DIRECTION
Write out exactly the lines from the line with "# Broken lump" through the line with "if empty is", including both, and nothing more.

Stored data entries
[Start]

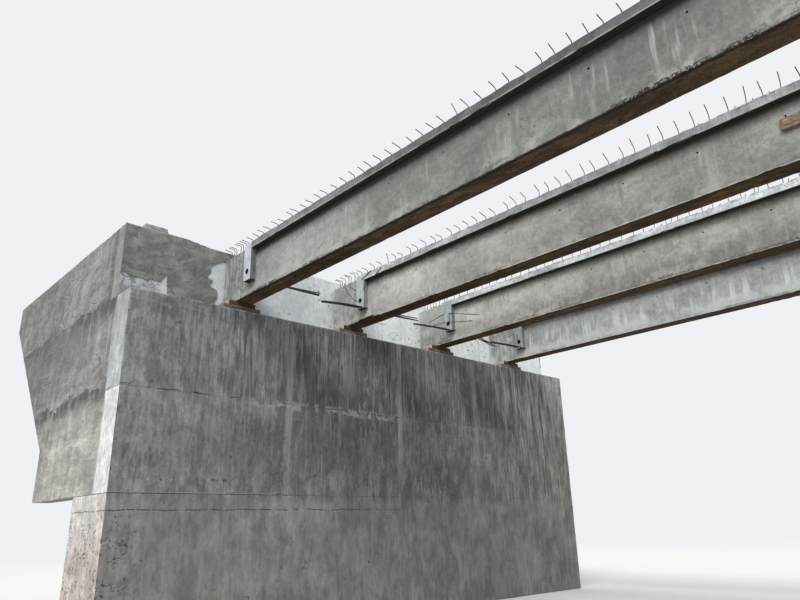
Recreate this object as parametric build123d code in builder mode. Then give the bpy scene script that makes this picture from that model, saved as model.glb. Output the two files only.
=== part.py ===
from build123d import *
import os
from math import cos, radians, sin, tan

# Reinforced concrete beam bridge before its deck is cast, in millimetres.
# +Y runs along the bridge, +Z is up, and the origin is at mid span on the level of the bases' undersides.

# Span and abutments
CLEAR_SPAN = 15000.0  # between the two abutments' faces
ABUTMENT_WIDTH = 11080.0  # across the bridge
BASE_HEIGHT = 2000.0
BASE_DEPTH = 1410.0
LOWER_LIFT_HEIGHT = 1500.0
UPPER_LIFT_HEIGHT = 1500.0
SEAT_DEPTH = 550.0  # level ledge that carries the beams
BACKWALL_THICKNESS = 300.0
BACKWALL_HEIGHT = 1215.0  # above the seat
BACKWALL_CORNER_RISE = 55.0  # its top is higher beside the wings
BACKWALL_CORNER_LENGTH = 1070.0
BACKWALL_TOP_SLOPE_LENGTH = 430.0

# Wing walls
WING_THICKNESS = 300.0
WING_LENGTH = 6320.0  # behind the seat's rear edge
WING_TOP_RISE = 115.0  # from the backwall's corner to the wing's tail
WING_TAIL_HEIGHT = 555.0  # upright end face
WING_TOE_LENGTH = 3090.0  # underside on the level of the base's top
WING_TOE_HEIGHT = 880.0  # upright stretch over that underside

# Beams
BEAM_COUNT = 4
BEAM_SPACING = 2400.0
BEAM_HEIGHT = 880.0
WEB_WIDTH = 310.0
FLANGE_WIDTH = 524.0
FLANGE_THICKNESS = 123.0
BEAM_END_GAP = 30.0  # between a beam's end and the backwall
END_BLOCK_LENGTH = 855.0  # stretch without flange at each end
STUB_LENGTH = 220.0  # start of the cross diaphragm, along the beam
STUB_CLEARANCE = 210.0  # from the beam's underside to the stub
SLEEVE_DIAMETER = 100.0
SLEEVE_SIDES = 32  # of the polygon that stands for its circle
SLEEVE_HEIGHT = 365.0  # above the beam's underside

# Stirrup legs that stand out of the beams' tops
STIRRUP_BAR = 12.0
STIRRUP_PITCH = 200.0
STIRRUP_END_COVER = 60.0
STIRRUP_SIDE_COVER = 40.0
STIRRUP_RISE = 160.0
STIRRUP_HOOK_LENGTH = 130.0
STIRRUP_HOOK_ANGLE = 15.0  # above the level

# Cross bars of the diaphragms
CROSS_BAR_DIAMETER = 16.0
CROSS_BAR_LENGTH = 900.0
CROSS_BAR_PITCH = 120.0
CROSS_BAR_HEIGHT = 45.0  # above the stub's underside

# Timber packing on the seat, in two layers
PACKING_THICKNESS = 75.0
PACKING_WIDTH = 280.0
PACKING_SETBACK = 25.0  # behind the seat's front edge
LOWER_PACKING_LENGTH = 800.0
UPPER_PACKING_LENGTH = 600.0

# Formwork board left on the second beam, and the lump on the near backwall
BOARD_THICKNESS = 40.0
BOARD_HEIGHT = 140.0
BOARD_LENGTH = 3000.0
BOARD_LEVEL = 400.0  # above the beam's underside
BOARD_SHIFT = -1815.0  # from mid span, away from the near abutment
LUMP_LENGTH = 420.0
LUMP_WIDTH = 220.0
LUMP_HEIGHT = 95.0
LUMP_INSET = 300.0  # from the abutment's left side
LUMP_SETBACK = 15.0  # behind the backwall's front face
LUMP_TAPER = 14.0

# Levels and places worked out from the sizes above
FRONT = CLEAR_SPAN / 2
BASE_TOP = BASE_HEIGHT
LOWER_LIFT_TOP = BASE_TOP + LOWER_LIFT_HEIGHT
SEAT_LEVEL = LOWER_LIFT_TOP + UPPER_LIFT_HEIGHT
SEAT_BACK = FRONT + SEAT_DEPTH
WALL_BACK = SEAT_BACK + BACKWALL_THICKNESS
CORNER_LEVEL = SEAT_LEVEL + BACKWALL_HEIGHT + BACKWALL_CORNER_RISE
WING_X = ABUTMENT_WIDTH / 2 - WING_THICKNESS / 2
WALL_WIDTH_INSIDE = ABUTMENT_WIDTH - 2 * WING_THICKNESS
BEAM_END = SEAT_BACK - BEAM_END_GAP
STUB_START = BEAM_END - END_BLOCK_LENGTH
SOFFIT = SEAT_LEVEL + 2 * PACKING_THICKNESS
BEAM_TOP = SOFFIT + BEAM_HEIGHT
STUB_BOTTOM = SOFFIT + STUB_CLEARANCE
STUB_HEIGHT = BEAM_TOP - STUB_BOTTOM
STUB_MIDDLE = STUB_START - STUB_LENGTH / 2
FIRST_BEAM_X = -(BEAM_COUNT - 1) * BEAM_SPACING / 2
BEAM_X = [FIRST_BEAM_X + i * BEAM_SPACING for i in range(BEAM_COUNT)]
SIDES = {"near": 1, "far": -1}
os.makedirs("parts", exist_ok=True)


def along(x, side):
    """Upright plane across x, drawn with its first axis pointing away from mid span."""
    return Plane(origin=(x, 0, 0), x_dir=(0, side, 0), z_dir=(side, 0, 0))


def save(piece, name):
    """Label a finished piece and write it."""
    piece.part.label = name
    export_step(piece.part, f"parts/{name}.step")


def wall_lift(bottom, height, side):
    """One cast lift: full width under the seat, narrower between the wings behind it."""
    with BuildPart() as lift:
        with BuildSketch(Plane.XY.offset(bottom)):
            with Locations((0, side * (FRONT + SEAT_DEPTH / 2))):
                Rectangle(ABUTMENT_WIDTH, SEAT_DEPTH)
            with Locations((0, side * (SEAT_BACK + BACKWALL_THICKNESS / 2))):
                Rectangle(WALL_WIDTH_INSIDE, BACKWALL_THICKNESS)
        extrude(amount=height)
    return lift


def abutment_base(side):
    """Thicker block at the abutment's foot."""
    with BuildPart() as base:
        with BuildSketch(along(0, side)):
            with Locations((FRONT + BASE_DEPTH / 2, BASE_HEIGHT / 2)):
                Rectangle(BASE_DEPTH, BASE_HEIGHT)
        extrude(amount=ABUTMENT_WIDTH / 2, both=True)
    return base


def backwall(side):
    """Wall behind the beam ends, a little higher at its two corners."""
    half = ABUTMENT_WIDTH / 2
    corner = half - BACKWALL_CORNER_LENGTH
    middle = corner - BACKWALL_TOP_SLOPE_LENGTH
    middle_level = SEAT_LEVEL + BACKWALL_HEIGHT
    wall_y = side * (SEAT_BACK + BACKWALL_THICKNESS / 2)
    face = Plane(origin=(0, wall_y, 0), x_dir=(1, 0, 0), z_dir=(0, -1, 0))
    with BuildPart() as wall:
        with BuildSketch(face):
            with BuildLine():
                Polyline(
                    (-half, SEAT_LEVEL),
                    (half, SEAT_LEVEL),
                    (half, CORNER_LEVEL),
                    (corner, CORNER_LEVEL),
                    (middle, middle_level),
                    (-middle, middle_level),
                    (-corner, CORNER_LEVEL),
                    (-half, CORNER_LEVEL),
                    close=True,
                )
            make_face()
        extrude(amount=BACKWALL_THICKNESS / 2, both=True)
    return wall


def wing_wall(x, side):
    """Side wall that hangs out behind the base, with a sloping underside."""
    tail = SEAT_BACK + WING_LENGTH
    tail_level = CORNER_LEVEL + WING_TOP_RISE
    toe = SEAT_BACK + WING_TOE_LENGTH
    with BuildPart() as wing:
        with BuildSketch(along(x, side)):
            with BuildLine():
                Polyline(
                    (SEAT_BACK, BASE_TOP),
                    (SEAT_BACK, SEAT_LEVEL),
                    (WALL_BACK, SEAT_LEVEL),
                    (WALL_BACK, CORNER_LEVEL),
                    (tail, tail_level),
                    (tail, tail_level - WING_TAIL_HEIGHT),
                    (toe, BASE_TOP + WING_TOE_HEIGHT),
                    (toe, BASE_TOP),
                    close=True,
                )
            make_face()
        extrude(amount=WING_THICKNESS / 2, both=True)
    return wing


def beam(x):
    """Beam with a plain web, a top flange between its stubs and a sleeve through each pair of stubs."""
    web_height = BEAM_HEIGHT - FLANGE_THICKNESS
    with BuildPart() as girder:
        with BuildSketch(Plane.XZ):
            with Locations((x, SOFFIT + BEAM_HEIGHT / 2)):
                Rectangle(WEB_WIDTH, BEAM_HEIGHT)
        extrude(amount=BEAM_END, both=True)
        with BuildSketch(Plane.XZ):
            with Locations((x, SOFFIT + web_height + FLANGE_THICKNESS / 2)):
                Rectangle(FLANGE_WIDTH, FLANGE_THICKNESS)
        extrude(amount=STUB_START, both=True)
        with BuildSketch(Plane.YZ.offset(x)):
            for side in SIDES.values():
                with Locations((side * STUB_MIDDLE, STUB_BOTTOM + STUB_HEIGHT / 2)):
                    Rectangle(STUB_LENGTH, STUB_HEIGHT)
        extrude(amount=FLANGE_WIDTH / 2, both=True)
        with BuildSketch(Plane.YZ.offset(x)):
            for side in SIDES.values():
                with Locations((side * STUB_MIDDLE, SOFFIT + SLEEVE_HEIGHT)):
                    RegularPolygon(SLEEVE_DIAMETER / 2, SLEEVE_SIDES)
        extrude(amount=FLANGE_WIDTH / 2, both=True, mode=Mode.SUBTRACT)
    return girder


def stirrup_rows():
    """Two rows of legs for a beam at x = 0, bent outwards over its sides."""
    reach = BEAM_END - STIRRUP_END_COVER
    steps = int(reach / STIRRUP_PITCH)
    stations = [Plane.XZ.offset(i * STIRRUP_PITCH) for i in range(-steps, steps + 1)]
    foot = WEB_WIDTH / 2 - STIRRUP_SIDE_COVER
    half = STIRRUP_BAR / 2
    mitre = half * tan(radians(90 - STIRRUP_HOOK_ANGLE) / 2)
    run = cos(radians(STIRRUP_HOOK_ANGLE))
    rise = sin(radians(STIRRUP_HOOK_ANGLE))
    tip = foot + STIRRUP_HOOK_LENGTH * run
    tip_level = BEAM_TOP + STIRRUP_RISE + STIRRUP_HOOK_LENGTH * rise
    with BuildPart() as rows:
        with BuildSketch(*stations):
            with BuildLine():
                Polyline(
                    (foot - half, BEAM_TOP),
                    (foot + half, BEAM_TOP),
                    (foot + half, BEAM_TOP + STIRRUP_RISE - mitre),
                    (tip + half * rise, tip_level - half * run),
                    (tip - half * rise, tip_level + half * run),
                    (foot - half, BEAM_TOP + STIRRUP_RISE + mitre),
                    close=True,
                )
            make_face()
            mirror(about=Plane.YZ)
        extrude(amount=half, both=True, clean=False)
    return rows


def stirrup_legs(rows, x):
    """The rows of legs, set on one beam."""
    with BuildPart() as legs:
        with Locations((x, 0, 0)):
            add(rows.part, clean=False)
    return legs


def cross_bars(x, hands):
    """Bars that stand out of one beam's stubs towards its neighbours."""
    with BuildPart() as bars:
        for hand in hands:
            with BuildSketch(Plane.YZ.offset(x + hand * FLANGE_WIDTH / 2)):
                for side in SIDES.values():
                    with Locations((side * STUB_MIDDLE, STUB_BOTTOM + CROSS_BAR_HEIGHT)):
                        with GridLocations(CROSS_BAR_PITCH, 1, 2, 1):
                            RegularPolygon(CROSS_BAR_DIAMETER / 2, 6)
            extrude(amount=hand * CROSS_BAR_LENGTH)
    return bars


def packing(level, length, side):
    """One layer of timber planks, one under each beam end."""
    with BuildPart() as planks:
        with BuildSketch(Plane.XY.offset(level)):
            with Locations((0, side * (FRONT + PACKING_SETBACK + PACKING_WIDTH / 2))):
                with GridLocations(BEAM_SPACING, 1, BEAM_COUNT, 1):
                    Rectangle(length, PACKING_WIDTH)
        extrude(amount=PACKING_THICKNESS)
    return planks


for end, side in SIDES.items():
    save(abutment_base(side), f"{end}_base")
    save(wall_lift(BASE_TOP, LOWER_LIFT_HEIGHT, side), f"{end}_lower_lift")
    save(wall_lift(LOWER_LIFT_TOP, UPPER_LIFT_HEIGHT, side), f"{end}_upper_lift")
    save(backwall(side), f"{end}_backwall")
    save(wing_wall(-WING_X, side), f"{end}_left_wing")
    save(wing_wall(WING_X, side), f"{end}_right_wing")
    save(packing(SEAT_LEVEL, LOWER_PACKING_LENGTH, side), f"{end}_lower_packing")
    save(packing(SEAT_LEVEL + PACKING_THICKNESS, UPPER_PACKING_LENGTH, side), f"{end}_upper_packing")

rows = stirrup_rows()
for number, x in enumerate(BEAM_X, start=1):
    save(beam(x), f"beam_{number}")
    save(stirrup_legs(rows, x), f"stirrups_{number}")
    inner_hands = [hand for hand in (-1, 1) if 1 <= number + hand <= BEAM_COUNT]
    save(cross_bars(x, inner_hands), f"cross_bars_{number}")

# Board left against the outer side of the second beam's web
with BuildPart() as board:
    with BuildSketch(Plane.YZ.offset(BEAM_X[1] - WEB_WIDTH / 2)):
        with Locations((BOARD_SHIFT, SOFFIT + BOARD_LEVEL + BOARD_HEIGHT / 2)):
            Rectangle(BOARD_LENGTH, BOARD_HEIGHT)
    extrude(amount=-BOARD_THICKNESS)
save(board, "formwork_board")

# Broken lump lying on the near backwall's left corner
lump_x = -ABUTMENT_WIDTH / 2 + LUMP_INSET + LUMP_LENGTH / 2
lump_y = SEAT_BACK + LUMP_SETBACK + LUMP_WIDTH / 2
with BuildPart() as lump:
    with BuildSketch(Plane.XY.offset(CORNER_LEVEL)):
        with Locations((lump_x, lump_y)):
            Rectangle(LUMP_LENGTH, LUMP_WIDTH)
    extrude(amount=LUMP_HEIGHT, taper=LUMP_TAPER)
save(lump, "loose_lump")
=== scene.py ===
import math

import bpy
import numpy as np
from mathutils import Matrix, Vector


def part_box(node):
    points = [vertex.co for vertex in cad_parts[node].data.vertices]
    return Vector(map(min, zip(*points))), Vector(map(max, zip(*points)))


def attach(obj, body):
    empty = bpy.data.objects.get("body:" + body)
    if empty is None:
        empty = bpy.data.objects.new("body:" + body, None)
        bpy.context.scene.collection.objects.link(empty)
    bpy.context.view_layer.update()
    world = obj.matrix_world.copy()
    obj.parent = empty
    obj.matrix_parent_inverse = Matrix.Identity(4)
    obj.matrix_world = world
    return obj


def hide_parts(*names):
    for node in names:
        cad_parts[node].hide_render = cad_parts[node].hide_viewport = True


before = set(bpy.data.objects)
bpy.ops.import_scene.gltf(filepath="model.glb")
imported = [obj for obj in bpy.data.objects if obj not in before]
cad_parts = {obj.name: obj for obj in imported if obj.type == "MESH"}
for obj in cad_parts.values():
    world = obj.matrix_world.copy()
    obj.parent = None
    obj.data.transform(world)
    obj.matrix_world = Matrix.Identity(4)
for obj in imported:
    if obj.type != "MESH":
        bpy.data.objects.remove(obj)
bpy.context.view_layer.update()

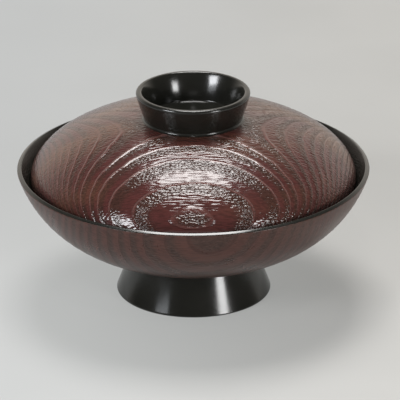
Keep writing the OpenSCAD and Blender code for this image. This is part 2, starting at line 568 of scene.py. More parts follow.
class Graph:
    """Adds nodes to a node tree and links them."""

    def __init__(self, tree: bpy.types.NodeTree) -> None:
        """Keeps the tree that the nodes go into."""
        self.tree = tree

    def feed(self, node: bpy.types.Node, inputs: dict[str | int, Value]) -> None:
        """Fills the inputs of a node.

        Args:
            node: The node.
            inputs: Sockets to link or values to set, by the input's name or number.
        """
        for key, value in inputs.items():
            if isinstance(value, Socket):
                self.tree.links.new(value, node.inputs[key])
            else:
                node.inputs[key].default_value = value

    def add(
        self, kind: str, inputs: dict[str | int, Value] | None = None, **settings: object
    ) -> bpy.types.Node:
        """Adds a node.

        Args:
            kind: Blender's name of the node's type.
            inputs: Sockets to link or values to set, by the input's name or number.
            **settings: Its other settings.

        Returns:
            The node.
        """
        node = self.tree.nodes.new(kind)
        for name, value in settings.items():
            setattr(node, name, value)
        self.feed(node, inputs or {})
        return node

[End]

FINAL RESULT
# Broken lump lying on the near backwall's left corner
lump_x = -ABUTMENT_WIDTH / 2 + LUMP_INSET + LUMP_LENGTH / 2
lump_y = SEAT_BACK + LUMP_SETBACK + LUMP_WIDTH / 2
with BuildPart() as lump:
    with BuildSketch(Plane.XY.offset(CORNER_LEVEL)):
        with Locations((lump_x, lump_y)):
            Rectangle(LUMP_LENGTH, LUMP_WIDTH)
    extrude(amount=LUMP_HEIGHT, taper=LUMP_TAPER)
save(lump, "loose_lump")
=== scene.py ===
import math

import bpy
import numpy as np
from mathutils import Matrix, Vector


def part_box(node):
    points = [vertex.co for vertex in cad_parts[node].data.vertices]
    return Vector(map(min, zip(*points))), Vector(map(max, zip(*points)))


def attach(obj, body):
    empty = bpy.data.objects.get("body:" + body)
    if empty is None:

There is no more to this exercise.